** begin **

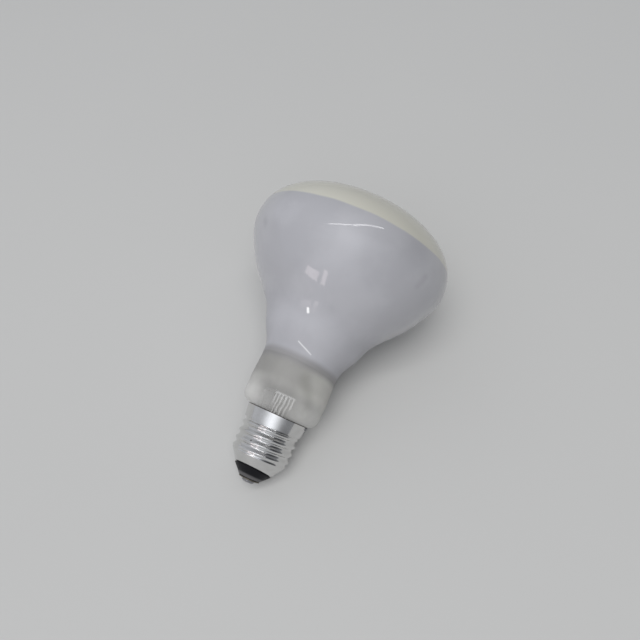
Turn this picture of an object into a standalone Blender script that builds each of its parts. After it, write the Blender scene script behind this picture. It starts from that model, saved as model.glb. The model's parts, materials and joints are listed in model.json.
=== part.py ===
"""Incandescent flood bulb with a bulged reflector and a medium screw cap, lying on its side.

The lamp is modelled upright on its own axis: height 0 is the tip of the centre contact and
+Z runs up through the cap and the neck to the face. An empty then tips it over until the
cap's thread and the widest part of the bulb both touch the floor.
"""

import math

import bmesh
import bpy
import numpy as np
from mathutils import Vector

MM = 0.001
COLLECTION = "flood_bulb"

# Driving dimensions. Heights are lengths along the axis, stacked from the contact upwards.

SIDES = 32  # facets around the large turned pieces, one of them facing the floor
SMALL_SIDES = 16  # facets around the small ones
DRILL_SIDES = 12  # facets around a drilled hole
GAP = 0.3 * MM  # clearance between pieces that touch
OVERSHOOT = 1.0 * MM  # by which a cutter reaches past what it cuts

CAP_PITCH = 25.4 / 7 * MM  # seven turns to the inch
CAP_CREST_RADIUS = 13.15 * MM
CAP_THREAD_DEPTH = 1.0 * MM
CAP_WALL = 0.4 * MM
CAP_RIM_RADIUS = 8.6 * MM  # lower edge, crimped round the glass insulator
CAP_CONE_LENGTH = 5.7 * MM
CAP_THREAD_LENGTH = 14.2 * MM
CAP_COLLAR_LENGTH = 5.8 * MM
CAP_COLLAR_FOOT_RADIUS = 13.3 * MM
CAP_COLLAR_RADIUS = 14.2 * MM
CAP_THREAD_FADE = 1.6 * MM  # run-out at each end of the thread
CAP_RINGS_PER_TURN = 6
CREST_HEIGHT_ABOVE_THREAD_FOOT = 3.4 * MM  # of the crest on the side that faces the floor

SOLDER_HEIGHT = 1.2 * MM
SOLDER_RADIUS = 3.0 * MM
SOLDER_FLAT_RADIUS = 1.6 * MM
EYELET_RADIUS = 4.8 * MM
EYELET_THICKNESS = 0.4 * MM
EYELET_TUBE_RADIUS = 1.5 * MM
EYELET_TUBE_LENGTH = 3.2 * MM
INSULATOR_CONE_LENGTH = 3.6 * MM
INSULATOR_EDGE_RADIUS = 8.35 * MM
INSULATOR_PLUG_LENGTH = 3.2 * MM
INSULATOR_DISH_WALL = 1.6 * MM

GLASS_WALL = 0.9 * MM
SEAL_RADIUS = 10.8 * MM  # lower lip of the bulb, melted to the stem's flare
SEAL_DROP = 6.3 * MM  # from the collar's rim down to that lip
MOUTH_CLEARANCE = 0.5 * MM  # between the bulb and the collar's rim round it
SHOULDER_LENGTH = 5.0 * MM
NECK_RADIUS = 18.1 * MM
NECK_LENGTH = 9.5 * MM
WAIST_RADIUS = 17.8 * MM
WAIST_LENGTH = 8.0 * MM
THROAT_RADIUS = 18.7 * MM
THROAT_LENGTH = 6.0 * MM
BULGE_RADIUS = 22.4 * MM  # the step that gives a bulged reflector its name
BULGE_LENGTH = 7.0 * MM
BOWL_FOOT_RADIUS = 25.2 * MM
BOWL_FOOT_LENGTH = 7.0 * MM
BOWL_RADIUS = 37.5 * MM
BOWL_LENGTH = 15.3 * MM
RIM_RADIUS = 42.5 * MM
RIM_LENGTH = 8.0 * MM
HEAD_RADIUS = 46.9 * MM
HEAD_LENGTH = 12.6 * MM
FACE_DEPTH = 27.3 * MM  # from the widest ring to the middle of the face
FACE_ROUND = 0.84  # exponents of the face's superellipse, 1 for a plain ellipse
FACE_FLAT = 0.88
RING_STEP = 3.4 * MM  # height of the bulb's facets, about
SHOULDER_RINGS = 3
FACE_RINGS = 8

STEM_TUBE_RADIUS = 4.1 * MM
STEM_BORE_RADIUS = 3.05 * MM
STEM_FLARE_LENGTH = 6.0 * MM
STEM_TUBE_LENGTH = 2.6 * MM
STEM_PINCH_LENGTH = 3.6 * MM  # the round tube flattens into the press over this
STEM_PRESS_LENGTH = 3.9 * MM
STEM_PRESS_WIDTH = 10.4 * MM
STEM_PRESS_THICKNESS = 3.8 * MM
STEM_POINTS = 20

EXHAUST_RADIUS = 1.85 * MM
EXHAUST_BORE_RADIUS = 1.25 * MM
EXHAUST_TIP_HEIGHT = 13.5 * MM
EXHAUST_TIP_LENGTH = 3.0 * MM

LEAD_RADIUS = 0.35 * MM
LEAD_SPACING = 6.4 * MM
LEAD_POCKET_DEPTH = 2.0 * MM  # below the press's top, where inner and outer leads meet
LEAD_STRAIGHT = 3.0 * MM
FILAMENT_HEIGHT = 88.0 * MM
FILAMENT_LENGTH = 20.0 * MM
FILAMENT_TURNS = 10
FILAMENT_COIL_RADIUS = 0.9 * MM
FILAMENT_WIRE_RADIUS = 0.25 * MM
FILAMENT_LEG = 1.6 * MM
FILAMENT_POINTS_PER_TURN = 6

OUTER_LEAD_RADIUS = 0.2 * MM
SIDE_LEAD_BEND = 2.0 * MM  # above the flare's foot, where the side wire turns outwards
CEMENT_LENGTH = 3.2 * MM
CEMENT_TOP_DROP = 2.0 * MM  # from the collar's rim down to the cement

SIDE_SOLDER_WIDTH = 1.4 * MM
SIDE_SOLDER_DEPTH = 1.2 * MM
SIDE_SOLDER_LENGTH = 1.5 * MM

# Places that follow from them.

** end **

WHAT THIS TASK INVOLVES: Write out the whole listing again. Match it word for word.

TASK RESPONSE:
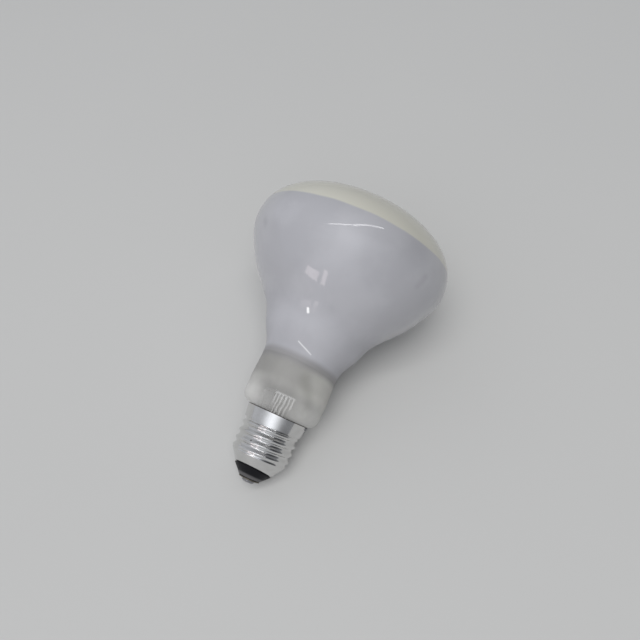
Turn this picture of an object into a standalone Blender script that builds each of its parts. After it, write the Blender scene script behind this picture. It starts from that model, saved as model.glb. The model's parts, materials and joints are listed in model.json.
=== part.py ===
"""Incandescent flood bulb with a bulged reflector and a medium screw cap, lying on its side.

The lamp is modelled upright on its own axis: height 0 is the tip of the centre contact and
+Z runs up through the cap and the neck to the face. An empty then tips it over until the
cap's thread and the widest part of the bulb both touch the floor.
"""

import math

import bmesh
import bpy
import numpy as np
from mathutils import Vector

MM = 0.001
COLLECTION = "flood_bulb"

# Driving dimensions. Heights are lengths along the axis, stacked from the contact upwards.

SIDES = 32  # facets around the large turned pieces, one of them facing the floor
SMALL_SIDES = 16  # facets around the small ones
DRILL_SIDES = 12  # facets around a drilled hole
GAP = 0.3 * MM  # clearance between pieces that touch
OVERSHOOT = 1.0 * MM  # by which a cutter reaches past what it cuts

CAP_PITCH = 25.4 / 7 * MM  # seven turns to the inch
CAP_CREST_RADIUS = 13.15 * MM
CAP_THREAD_DEPTH = 1.0 * MM
CAP_WALL = 0.4 * MM
CAP_RIM_RADIUS = 8.6 * MM  # lower edge, crimped round the glass insulator
CAP_CONE_LENGTH = 5.7 * MM
CAP_THREAD_LENGTH = 14.2 * MM
CAP_COLLAR_LENGTH = 5.8 * MM
CAP_COLLAR_FOOT_RADIUS = 13.3 * MM
CAP_COLLAR_RADIUS = 14.2 * MM
CAP_THREAD_FADE = 1.6 * MM  # run-out at each end of the thread
CAP_RINGS_PER_TURN = 6
CREST_HEIGHT_ABOVE_THREAD_FOOT = 3.4 * MM  # of the crest on the side that faces the floor

SOLDER_HEIGHT = 1.2 * MM
SOLDER_RADIUS = 3.0 * MM
SOLDER_FLAT_RADIUS = 1.6 * MM
EYELET_RADIUS = 4.8 * MM
EYELET_THICKNESS = 0.4 * MM
EYELET_TUBE_RADIUS = 1.5 * MM
EYELET_TUBE_LENGTH = 3.2 * MM
INSULATOR_CONE_LENGTH = 3.6 * MM
INSULATOR_EDGE_RADIUS = 8.35 * MM
INSULATOR_PLUG_LENGTH = 3.2 * MM
INSULATOR_DISH_WALL = 1.6 * MM

GLASS_WALL = 0.9 * MM
SEAL_RADIUS = 10.8 * MM  # lower lip of the bulb, melted to the stem's flare
SEAL_DROP = 6.3 * MM  # from the collar's rim down to that lip
MOUTH_CLEARANCE = 0.5 * MM  # between the bulb and the collar's rim round it
SHOULDER_LENGTH = 5.0 * MM
NECK_RADIUS = 18.1 * MM
NECK_LENGTH = 9.5 * MM
WAIST_RADIUS = 17.8 * MM
WAIST_LENGTH = 8.0 * MM
THROAT_RADIUS = 18.7 * MM
THROAT_LENGTH = 6.0 * MM
BULGE_RADIUS = 22.4 * MM  # the step that gives a bulged reflector its name
BULGE_LENGTH = 7.0 * MM
BOWL_FOOT_RADIUS = 25.2 * MM
BOWL_FOOT_LENGTH = 7.0 * MM
BOWL_RADIUS = 37.5 * MM
BOWL_LENGTH = 15.3 * MM
RIM_RADIUS = 42.5 * MM
RIM_LENGTH = 8.0 * MM
HEAD_RADIUS = 46.9 * MM
HEAD_LENGTH = 12.6 * MM
FACE_DEPTH = 27.3 * MM  # from the widest ring to the middle of the face
FACE_ROUND = 0.84  # exponents of the face's superellipse, 1 for a plain ellipse
FACE_FLAT = 0.88
RING_STEP = 3.4 * MM  # height of the bulb's facets, about
SHOULDER_RINGS = 3
FACE_RINGS = 8

STEM_TUBE_RADIUS = 4.1 * MM
STEM_BORE_RADIUS = 3.05 * MM
STEM_FLARE_LENGTH = 6.0 * MM
STEM_TUBE_LENGTH = 2.6 * MM
STEM_PINCH_LENGTH = 3.6 * MM  # the round tube flattens into the press over this
STEM_PRESS_LENGTH = 3.9 * MM
STEM_PRESS_WIDTH = 10.4 * MM
STEM_PRESS_THICKNESS = 3.8 * MM
STEM_POINTS = 20

EXHAUST_RADIUS = 1.85 * MM
EXHAUST_BORE_RADIUS = 1.25 * MM
EXHAUST_TIP_HEIGHT = 13.5 * MM
EXHAUST_TIP_LENGTH = 3.0 * MM

LEAD_RADIUS = 0.35 * MM
LEAD_SPACING = 6.4 * MM
LEAD_POCKET_DEPTH = 2.0 * MM  # below the press's top, where inner and outer leads meet
LEAD_STRAIGHT = 3.0 * MM
FILAMENT_HEIGHT = 88.0 * MM
FILAMENT_LENGTH = 20.0 * MM
FILAMENT_TURNS = 10
FILAMENT_COIL_RADIUS = 0.9 * MM
FILAMENT_WIRE_RADIUS = 0.25 * MM
FILAMENT_LEG = 1.6 * MM
FILAMENT_POINTS_PER_TURN = 6

OUTER_LEAD_RADIUS = 0.2 * MM
SIDE_LEAD_BEND = 2.0 * MM  # above the flare's foot, where the side wire turns outwards
CEMENT_LENGTH = 3.2 * MM
CEMENT_TOP_DROP = 2.0 * MM  # from the collar's rim down to the cement

SIDE_SOLDER_WIDTH = 1.4 * MM
SIDE_SOLDER_DEPTH = 1.2 * MM
SIDE_SOLDER_LENGTH = 1.5 * MM

# Places that follow from them.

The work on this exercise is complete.